_DATASET CONTENT_:
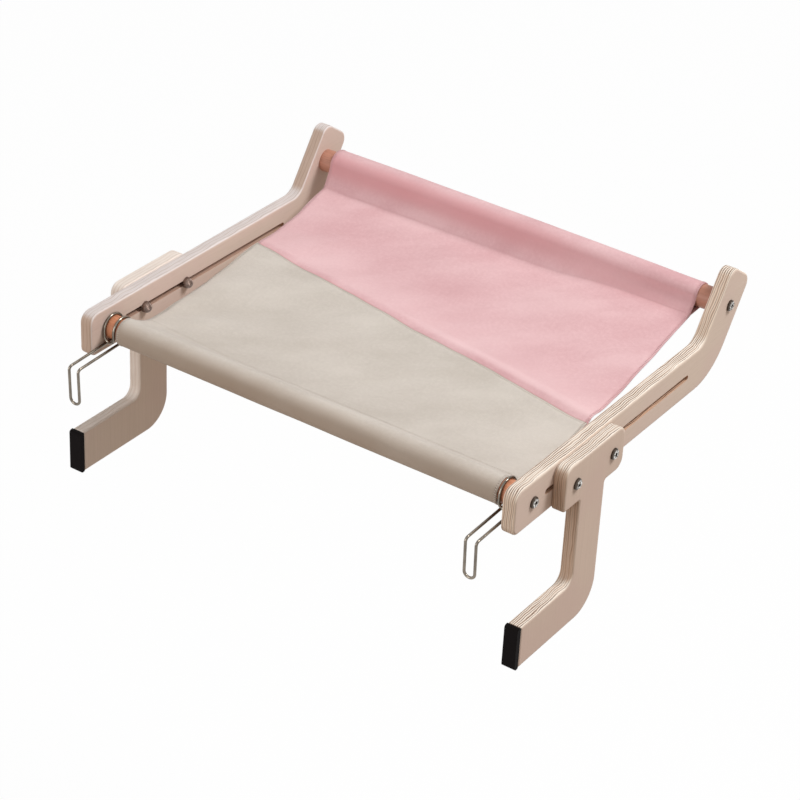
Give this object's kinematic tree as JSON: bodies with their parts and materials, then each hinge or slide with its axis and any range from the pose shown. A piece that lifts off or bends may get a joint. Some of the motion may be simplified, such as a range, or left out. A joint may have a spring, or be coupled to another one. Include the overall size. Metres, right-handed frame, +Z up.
{
  "type": "window mounted cat perch",
  "caption": "Cat perch for a window sill: canvas sling on dowels between slotted plywood sides, with sliding wall legs and swinging wire hooks.",
  "frame": {"origin": "middle of the front dowel's axis, the line on which both hooks turn and hang from the sill", "axes": "X along the dowels, +Y away from the window and the wall, +Z up"},
  "size_m": [0.5624, 0.4695, 0.2588],
  "materials": {
    "plywood": "whitewashed plywood with its plies showing on the edges",
    "dowel_wood": "orange-brown stained round wood, satin",
    "beige_canvas": "heavy beige canvas, plain weave",
    "pink_canvas": "heavy pink canvas, plain weave",
    "pad_rubber": "black rubber, matt",
    "hook_steel": "bright nickel-plated spring wire",
    "bolt_steel": "zinc-plated steel",
    "nut_steel": "dark domed steel",
    "insert_brass": "plain brass"
  },
  "bodies": {
    "frame": {"left_side_panel": "plywood", "right_side_panel": "plywood", "front_dowel": "dowel_wood", "rear_dowel": "dowel_wood", "front_canvas": "beige_canvas", "rear_canvas": "pink_canvas", "left_front_insert": "insert_brass", "left_front_dowel_bolt": "bolt_steel", "left_rear_insert": "insert_brass", "left_rear_dowel_bolt": "bolt_steel", "right_front_insert": "insert_brass", "right_front_dowel_bolt": "bolt_steel", "right_rear_insert": "insert_brass", "right_rear_dowel_bolt": "bolt_steel"},
    "left_leg": {"left_leg": "plywood", "left_foot_pad": "pad_rubber", "left_leg_front_bolt": "bolt_steel", "left_leg_front_nut": "nut_steel", "left_leg_rear_bolt": "bolt_steel", "left_leg_rear_nut": "nut_steel"},
    "left_hook": {"left_sill_hook": "hook_steel"},
    "right_leg": {"right_leg": "plywood", "right_foot_pad": "pad_rubber", "right_leg_front_bolt": "bolt_steel", "right_leg_front_nut": "nut_steel", "right_leg_rear_bolt": "bolt_steel", "right_leg_rear_nut": "nut_steel"},
    "right_hook": {"right_sill_hook": "hook_steel"}
  },
  "joints": [
    {"name": "left_hook_swing", "type": "hinge", "parent": "frame", "child": "left_hook", "pos_m": [-0.2401, 0, 0], "axis": [1, 0, 0], "range_deg": [-180, 115]},
    {"name": "right_hook_swing", "type": "hinge", "parent": "frame", "child": "right_hook", "pos_m": [0.2401, 0, 0], "axis": [1, 0, 0], "range_deg": [-180, 115]},
    {"name": "left_leg_slide", "type": "slide", "parent": "frame", "child": "left_leg", "axis": [0, 1, 0], "range_m": [-0.025, 0.1665]},
    {"name": "right_leg_slide", "type": "slide", "parent": "frame", "child": "right_leg", "axis": [0, 1, 0], "range_m": [-0.025, 0.1665]}
  ]
}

_THE PROBLEM_: Reproduce each line verbatim.

_THE RESULT_:
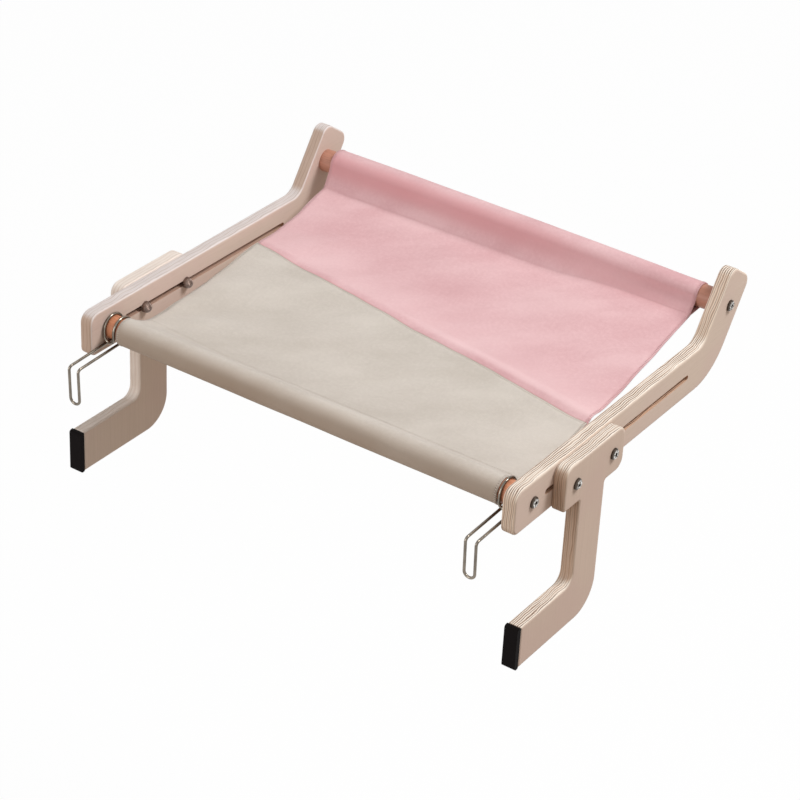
Give this object's kinematic tree as JSON: bodies with their parts and materials, then each hinge or slide with its axis and any range from the pose shown. A piece that lifts off or bends may get a joint. Some of the motion may be simplified, such as a range, or left out. A joint may have a spring, or be coupled to another one. Include the overall size. Metres, right-handed frame, +Z up.
{
  "type": "window mounted cat perch",
  "caption": "Cat perch for a window sill: canvas sling on dowels between slotted plywood sides, with sliding wall legs and swinging wire hooks.",
  "frame": {"origin": "middle of the front dowel's axis, the line on which both hooks turn and hang from the sill", "axes": "X along the dowels, +Y away from the window and the wall, +Z up"},
  "size_m": [0.5624, 0.4695, 0.2588],
  "materials": {
    "plywood": "whitewashed plywood with its plies showing on the edges",
    "dowel_wood": "orange-brown stained round wood, satin",
    "beige_canvas": "heavy beige canvas, plain weave",
    "pink_canvas": "heavy pink canvas, plain weave",
    "pad_rubber": "black rubber, matt",
    "hook_steel": "bright nickel-plated spring wire",
    "bolt_steel": "zinc-plated steel",
    "nut_steel": "dark domed steel",
    "insert_brass": "plain brass"
  },
  "bodies": {
    "frame": {"left_side_panel": "plywood", "right_side_panel": "plywood", "front_dowel": "dowel_wood", "rear_dowel": "dowel_wood", "front_canvas": "beige_canvas", "rear_canvas": "pink_canvas", "left_front_insert": "insert_brass", "left_front_dowel_bolt": "bolt_steel", "left_rear_insert": "insert_brass", "left_rear_dowel_bolt": "bolt_steel", "right_front_insert": "insert_brass", "right_front_dowel_bolt": "bolt_steel", "right_rear_insert": "insert_brass", "right_rear_dowel_bolt": "bolt_steel"},
    "left_leg": {"left_leg": "plywood", "left_foot_pad": "pad_rubber", "left_leg_front_bolt": "bolt_steel", "left_leg_front_nut": "nut_steel", "left_leg_rear_bolt": "bolt_steel", "left_leg_rear_nut": "nut_steel"},
    "left_hook": {"left_sill_hook": "hook_steel"},
    "right_leg": {"right_leg": "plywood", "right_foot_pad": "pad_rubber", "right_leg_front_bolt": "bolt_steel", "right_leg_front_nut": "nut_steel", "right_leg_rear_bolt": "bolt_steel", "right_leg_rear_nut": "nut_steel"},
    "right_hook": {"right_sill_hook": "hook_steel"}
  },
  "joints": [
    {"name": "left_hook_swing", "type": "hinge", "parent": "frame", "child": "left_hook", "pos_m": [-0.2401, 0, 0], "axis": [1, 0, 0], "range_deg": [-180, 115]},
    {"name": "right_hook_swing", "type": "hinge", "parent": "frame", "child": "right_hook", "pos_m": [0.2401, 0, 0], "axis": [1, 0, 0], "range_deg": [-180, 115]},
    {"name": "left_leg_slide", "type": "slide", "parent": "frame", "child": "left_leg", "axis": [0, 1, 0], "range_m": [-0.025, 0.1665]},
    {"name": "right_leg_slide", "type": "slide", "parent": "frame", "child": "right_leg", "axis": [0, 1, 0], "range_m": [-0.025, 0.1665]}
  ]
}